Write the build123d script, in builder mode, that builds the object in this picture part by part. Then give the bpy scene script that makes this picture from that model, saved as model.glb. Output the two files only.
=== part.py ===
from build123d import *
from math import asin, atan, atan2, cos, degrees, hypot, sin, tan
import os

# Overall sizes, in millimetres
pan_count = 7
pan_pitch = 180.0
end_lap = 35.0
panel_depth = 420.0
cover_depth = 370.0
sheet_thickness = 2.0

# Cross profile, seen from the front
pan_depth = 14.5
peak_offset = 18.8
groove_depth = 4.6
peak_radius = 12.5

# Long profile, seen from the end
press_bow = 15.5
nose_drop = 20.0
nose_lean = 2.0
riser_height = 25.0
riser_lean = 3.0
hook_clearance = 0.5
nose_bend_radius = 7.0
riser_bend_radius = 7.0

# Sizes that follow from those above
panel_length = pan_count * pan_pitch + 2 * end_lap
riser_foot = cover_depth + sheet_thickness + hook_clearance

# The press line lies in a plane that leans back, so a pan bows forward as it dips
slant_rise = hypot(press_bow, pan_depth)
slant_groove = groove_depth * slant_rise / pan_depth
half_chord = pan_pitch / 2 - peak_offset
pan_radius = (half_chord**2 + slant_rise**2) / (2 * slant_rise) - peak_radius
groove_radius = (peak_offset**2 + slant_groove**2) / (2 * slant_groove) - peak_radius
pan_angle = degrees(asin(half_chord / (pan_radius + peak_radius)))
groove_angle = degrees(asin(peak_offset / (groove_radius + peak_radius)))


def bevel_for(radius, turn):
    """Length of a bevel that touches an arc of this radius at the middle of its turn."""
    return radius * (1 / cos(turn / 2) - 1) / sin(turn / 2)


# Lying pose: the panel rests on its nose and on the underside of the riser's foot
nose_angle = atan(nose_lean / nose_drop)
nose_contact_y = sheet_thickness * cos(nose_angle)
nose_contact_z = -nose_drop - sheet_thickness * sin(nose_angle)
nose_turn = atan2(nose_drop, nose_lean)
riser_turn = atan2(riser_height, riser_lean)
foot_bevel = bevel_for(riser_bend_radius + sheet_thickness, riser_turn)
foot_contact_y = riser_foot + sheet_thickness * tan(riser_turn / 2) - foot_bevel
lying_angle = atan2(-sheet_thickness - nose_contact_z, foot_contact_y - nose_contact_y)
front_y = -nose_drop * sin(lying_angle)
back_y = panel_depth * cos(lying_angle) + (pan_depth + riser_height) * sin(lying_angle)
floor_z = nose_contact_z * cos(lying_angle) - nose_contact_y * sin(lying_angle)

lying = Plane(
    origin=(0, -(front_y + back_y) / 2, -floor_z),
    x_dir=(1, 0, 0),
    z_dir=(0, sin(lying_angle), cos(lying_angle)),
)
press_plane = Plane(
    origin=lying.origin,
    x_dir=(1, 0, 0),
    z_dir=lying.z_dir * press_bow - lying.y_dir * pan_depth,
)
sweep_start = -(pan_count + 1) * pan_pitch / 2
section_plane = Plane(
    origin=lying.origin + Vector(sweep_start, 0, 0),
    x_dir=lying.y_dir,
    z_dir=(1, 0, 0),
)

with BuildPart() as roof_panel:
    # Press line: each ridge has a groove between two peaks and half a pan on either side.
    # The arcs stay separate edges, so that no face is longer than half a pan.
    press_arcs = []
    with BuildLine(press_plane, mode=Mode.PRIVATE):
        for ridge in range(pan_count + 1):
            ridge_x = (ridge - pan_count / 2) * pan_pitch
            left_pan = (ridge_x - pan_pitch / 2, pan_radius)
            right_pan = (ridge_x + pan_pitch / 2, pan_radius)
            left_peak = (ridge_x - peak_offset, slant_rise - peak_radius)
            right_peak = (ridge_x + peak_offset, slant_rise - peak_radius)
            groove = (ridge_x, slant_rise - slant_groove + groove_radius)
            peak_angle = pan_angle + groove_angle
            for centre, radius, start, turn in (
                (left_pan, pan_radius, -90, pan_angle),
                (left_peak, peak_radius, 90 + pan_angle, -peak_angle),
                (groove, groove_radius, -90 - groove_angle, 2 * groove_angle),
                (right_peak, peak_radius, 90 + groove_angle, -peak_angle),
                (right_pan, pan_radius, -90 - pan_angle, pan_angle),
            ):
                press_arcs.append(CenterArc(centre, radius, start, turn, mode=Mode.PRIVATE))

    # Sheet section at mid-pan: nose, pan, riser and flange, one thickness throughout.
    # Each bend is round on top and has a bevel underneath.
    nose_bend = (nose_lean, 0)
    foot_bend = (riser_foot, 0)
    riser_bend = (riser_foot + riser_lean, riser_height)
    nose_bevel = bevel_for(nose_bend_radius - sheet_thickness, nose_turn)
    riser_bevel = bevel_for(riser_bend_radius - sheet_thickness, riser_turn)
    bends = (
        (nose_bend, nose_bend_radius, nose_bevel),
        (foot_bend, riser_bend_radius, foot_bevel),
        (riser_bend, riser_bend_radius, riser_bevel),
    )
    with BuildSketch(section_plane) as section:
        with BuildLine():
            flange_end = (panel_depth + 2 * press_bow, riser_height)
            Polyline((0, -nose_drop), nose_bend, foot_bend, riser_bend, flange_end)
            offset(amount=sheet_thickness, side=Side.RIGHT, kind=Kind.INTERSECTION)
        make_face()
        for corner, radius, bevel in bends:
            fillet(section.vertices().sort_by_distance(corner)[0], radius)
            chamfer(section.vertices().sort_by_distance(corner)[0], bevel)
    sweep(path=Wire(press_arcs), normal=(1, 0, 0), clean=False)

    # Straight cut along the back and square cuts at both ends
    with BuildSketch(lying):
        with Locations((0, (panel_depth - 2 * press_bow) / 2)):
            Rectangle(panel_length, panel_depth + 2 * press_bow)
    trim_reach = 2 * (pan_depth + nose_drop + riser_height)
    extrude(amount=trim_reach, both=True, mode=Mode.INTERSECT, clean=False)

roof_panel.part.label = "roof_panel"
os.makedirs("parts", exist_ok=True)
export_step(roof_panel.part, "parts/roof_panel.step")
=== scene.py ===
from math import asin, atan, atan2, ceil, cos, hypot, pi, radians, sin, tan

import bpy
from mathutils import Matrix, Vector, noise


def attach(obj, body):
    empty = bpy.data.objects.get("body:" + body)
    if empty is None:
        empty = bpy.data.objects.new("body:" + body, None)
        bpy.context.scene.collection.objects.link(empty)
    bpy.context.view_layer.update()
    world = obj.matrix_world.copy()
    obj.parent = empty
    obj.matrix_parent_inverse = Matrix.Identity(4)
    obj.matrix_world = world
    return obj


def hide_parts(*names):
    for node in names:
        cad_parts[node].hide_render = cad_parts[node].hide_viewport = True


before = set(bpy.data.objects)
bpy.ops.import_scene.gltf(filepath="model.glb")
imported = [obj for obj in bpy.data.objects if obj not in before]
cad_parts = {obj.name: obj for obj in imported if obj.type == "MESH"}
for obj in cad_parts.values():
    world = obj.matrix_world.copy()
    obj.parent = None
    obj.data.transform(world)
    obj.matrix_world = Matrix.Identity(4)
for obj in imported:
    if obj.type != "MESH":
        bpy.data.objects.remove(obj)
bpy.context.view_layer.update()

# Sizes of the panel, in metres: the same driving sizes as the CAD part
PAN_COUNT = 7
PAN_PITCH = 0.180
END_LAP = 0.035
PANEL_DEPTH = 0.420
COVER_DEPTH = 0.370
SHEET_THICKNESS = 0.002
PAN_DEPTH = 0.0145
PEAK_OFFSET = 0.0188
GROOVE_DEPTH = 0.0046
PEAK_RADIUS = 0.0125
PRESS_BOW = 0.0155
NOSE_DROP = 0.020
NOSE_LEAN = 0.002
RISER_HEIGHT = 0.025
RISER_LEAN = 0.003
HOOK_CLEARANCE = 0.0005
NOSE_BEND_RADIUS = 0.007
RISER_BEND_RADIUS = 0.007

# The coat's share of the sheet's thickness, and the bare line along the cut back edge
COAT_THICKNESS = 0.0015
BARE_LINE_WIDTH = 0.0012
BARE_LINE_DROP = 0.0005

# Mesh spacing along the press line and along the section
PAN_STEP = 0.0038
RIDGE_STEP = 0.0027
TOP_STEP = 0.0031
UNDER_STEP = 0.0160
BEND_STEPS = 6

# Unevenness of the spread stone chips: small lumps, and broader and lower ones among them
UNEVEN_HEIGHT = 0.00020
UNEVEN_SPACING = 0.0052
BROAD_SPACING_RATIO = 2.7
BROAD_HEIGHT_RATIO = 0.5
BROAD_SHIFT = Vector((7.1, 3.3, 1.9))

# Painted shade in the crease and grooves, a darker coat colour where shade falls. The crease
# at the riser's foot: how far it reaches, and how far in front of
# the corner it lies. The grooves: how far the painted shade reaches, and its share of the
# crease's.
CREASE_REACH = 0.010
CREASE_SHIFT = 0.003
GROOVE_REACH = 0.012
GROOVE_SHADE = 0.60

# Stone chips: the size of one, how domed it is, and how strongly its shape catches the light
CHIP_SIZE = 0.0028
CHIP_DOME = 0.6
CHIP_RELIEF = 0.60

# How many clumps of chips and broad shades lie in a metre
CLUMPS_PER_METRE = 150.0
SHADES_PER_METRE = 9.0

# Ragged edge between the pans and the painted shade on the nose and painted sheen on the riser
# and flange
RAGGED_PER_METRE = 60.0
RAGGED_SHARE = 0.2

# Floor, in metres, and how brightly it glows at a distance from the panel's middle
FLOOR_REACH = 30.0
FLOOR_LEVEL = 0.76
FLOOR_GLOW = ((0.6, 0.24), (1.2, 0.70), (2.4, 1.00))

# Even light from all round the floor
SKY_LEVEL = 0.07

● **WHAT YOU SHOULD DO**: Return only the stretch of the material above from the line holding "# Straight cut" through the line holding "bpy.context.scene.collection.objects.link(empty)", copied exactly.

● **FINISHED EXERCISE**:
    # Straight cut along the back and square cuts at both ends
    with BuildSketch(lying):
        with Locations((0, (panel_depth - 2 * press_bow) / 2)):
            Rectangle(panel_length, panel_depth + 2 * press_bow)
    trim_reach = 2 * (pan_depth + nose_drop + riser_height)
    extrude(amount=trim_reach, both=True, mode=Mode.INTERSECT, clean=False)

roof_panel.part.label = "roof_panel"
os.makedirs("parts", exist_ok=True)
export_step(roof_panel.part, "parts/roof_panel.step")
=== scene.py ===
from math import asin, atan, atan2, ceil, cos, hypot, pi, radians, sin, tan

import bpy
from mathutils import Matrix, Vector, noise


def attach(obj, body):
    empty = bpy.data.objects.get("body:" + body)
    if empty is None:
        empty = bpy.data.objects.new("body:" + body, None)
        bpy.context.scene.collection.objects.link(empty)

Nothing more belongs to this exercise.